GOOD: Asking during the interview process: "Can you tell me about PMs who've been here 2+ years and transitioned to H1B sponsorship? What's the typical path?" If they can't name anyone, that's your answer.

Mistake 3: Underinvesting in your CPT role because you see it as temporary

BAD: Treating your CPT job as a bridge, coasting on minimum viable performance, and not building real relationships or delivering real impact.

GOOD: Acting as if this is your career-defining role for the next 18-24 months. Your performance here becomes your reference check for the next opportunity. The candidate who overperforms on CPT gets promoted before they leave. The candidate who underperforms gets stuck.


FAQ

Does Day-1 CPT permanently hurt my chances at FAANG companies?

No, but it creates an additional hurdle in the hiring committee process. The key is neutralizing the perceived flight risk — if you can demonstrate 18+ months of tenure and strong performance at your CPT employer, the concern diminishes significantly. I've seen candidates with CPT backgrounds get hired into L6 PM roles at Google and Meta within 24 months of their initial CPT start. The career path is longer, not blocked.

Should I tell interviewers about my Day-1 CPT status before they ask?

Yes, proactively addressing it is stronger than waiting.
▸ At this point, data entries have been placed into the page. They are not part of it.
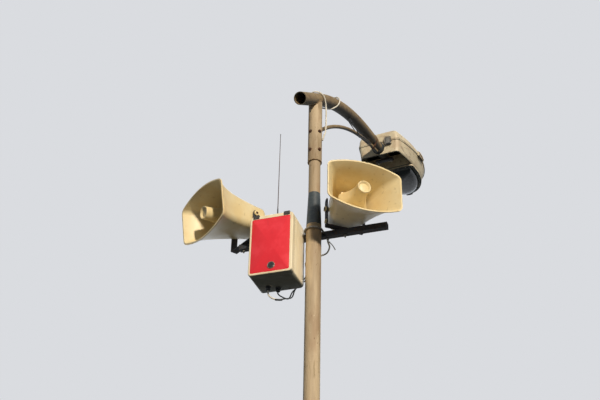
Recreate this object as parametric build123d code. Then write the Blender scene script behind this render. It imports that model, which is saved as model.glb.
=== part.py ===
from build123d import *
import math
import os

# Street-light pole that carries two warning horns, their radio receiver box and a luminaire.
# Millimetres. +Z is up, X runs along the cross bar, -Y is the side that the box door faces.
# The origin is the centre of the base flange's underside.

# Base flange
flange_side = 300.0
flange_thickness = 16.0
flange_corner = 20.0
anchor_spacing = 220.0
anchor_hole_r = 11.0
gusset_height = 120.0
gusset_reach = 82.0
gusset_thickness = 8.0
gusset_toe = 14.0

# Stepped pole
lower_od = 76.1
upper_od = 60.3
tube_wall = 4.0
lower_top = 4216.0
reducer_length = 190.0
upper_top = 4930.0

# Arm sleeve, slipped over the upper tube
sleeve_od = 73.0
sleeve_bottom = 4602.0
sleeve_wall = 4.0
set_screw_heights = (4668.0, 4785.0)
set_screw_angles = (-150.0, -20.0)
set_screw_r = 5.0
set_nut_flats = 17.0
set_nut_height = 9.0
set_head_flats = 14.0
set_head_height = 7.0
set_head_gap = 3.0

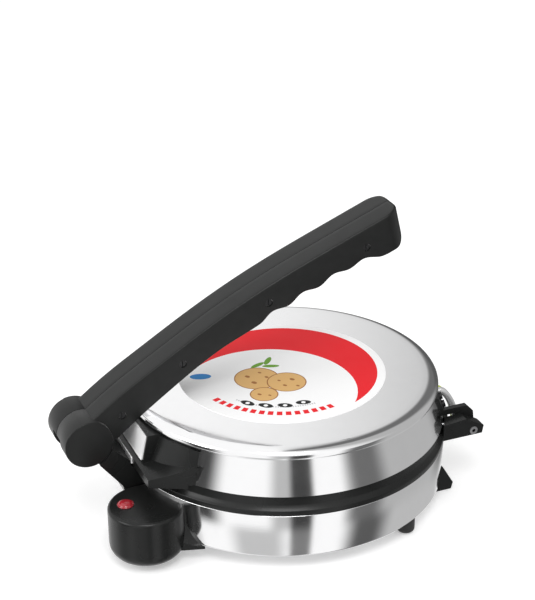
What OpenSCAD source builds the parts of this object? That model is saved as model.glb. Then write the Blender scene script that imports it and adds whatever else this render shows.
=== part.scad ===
/* [Drum] */
// Radius of the lid at its lower edge, which sets the size of the drum
lid_r = 113.5; // [100:0.1:128]
// How far the base stands out from the lid's lower edge
base_out = 1.3; // [0.5:0.1:2.5]
// How much the base shell narrows towards the floor
base_taper = 1.2; // [0:0.1:4]
// Height of the base shell's lower edge above the floor
base_z = 11; // [8:0.5:20]
// Height of the base shell wall
base_h = 32.4; // [25:0.1:45]
// Height of the black ring between base and lid
ring_h = 13; // [9:0.1:20]
// Depth of the step in the ring's outer face
ring_step = 3; // [1:0.1:5]
// Sheet thickness of the steel shells
sheet_t = 0.8; // [0.5:0.1:1.4]
// Corner radius of the base shell's lower edge
base_corner_r = 1.6; // [1.5:0.1:5]

/* [Lid] */
// How much the lid wall narrows up to the rim
lid_draw = 9.2; // [6:0.1:12]
// Height of the lid wall up to the rim
lid_wall_h = 24.6; // [18:0.1:34]
// Radius of the rolled edge of the lid
rim_roll_r = 2.7; // [2:0.1:4]
// How far the rim stands out from the lid wall
rim_out = 5.2; // [3.5:0.1:8]
// Height of the lid top above the lower side of the rim
rim_h = 7.6; // [6.5:0.1:12]
// Gap between the ring and the lid's lower edge
lid_gap = 0.6; // [0.4:0.1:1.5]
// Radius of the round label on the lid
label_r = 72.8; // [40:0.1:90]
// Thickness of the round label
label_t = 0.3; // [0.2:0.1:1]

/* [Cooking plates] */
// Distance from the lid's lower edge in to the edge of the cooking plates
plate_margin = 8.5; // [7.5:0.5:14]
// Thickness of both cooking plates
plate_t = 8; // [6:0.5:11]
// Gap between the closed plates
plate_gap = 1.2; // [0.8:0.1:3]
// Radius of the ring-shaped heating elements
element_r = 68; // [45:1:80]
// Radius of the element tube
element_tube_r = 3.3; // [2.5:0.1:4.5]
// Thickness of the insulating discs
insulator_t = 1.2; // [0.8:0.1:2]
// Thickness of the steel clamp plates
clamp_t = 1.2; // [0.8:0.1:2]

/* [Handle] */
// Length of the handle along its upper face, from the hub
handle_len = 255; // [201:3:288]
// Width of the handle
handle_w = 34; // [28:0.5:42]
// Depth of the grip between two finger hollows
grip_depth = 22.3; // [19:0.1:26]
// Depth of the handle's arm at its thinnest place
arm_depth = 20.4; // [19:0.1:25]
// Extra depth of the handle where it meets the hub
neck_depth = 4; // [0:0.1:6]
// Extra depth of the knob at the handle's end
knob_depth = 5; // [2:0.1:8]
// Slope of the handle where it leaves the hub
neck_angle = 37.3; // [32:0.1:42]
// Slope of the handle's arm
arm_angle = 30.9; // [27:0.1:33]
// Slope of the handle's grip
grip_angle = 21.8; // [18:0.1:26]
// Number of finger hollows under the grip
finger_count = 4; // [3:1:5]
// Distance between two finger hollows
finger_pitch = 25; // [22:0.1:27]
// Depth of a finger hollow
finger_depth = 3; // [1:0.1:4]
// Corner radius of the handle's end seen from above
tip_plan_r = 13; // [8:0.5:13.5]
// Radius of the upper corner at the handle's end
tip_side_r = 5; // [3:0.5:8]
// Radius of the lower corner at the handle's end
knob_r = 9; // [4:0.5:12]
// Gap between the two handle halves
seam_gap = 0.2; // [0.1:0.1:0.6]
// Radius of the hub at the foot of the handle
hub_r = 16.8; // [15:0.1:18]
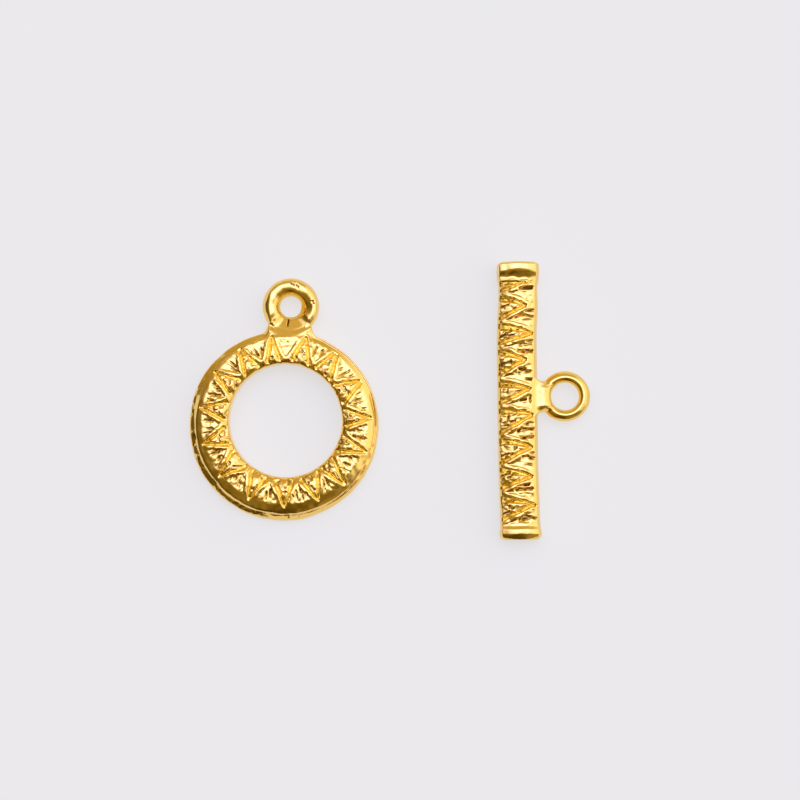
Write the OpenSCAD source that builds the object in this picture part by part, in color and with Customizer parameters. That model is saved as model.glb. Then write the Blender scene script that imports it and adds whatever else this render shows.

The narrative you control is more powerful than the narrative that gets discovered. Frame it as an intentional career decision, not a fallback. Mention it in your "tell me about yourself" or in the early stages of the interview when you discuss your background. This removes the awkwardness of the surprise disclosure later in the process.

How long should I stay at my CPT employer before trying to transition to an H1B sponsor?

Eighteen months is the minimum threshold that signals stability to a new employer. Less than that, and you'll face the same tenure questions you faced when you started. Twenty-four months is stronger. The best candidates use their time at the CPT employer to get promoted, launch major products, and build relationships that become references for their next move. The goal is to leave as a high performer, not as someone who was waiting to leave.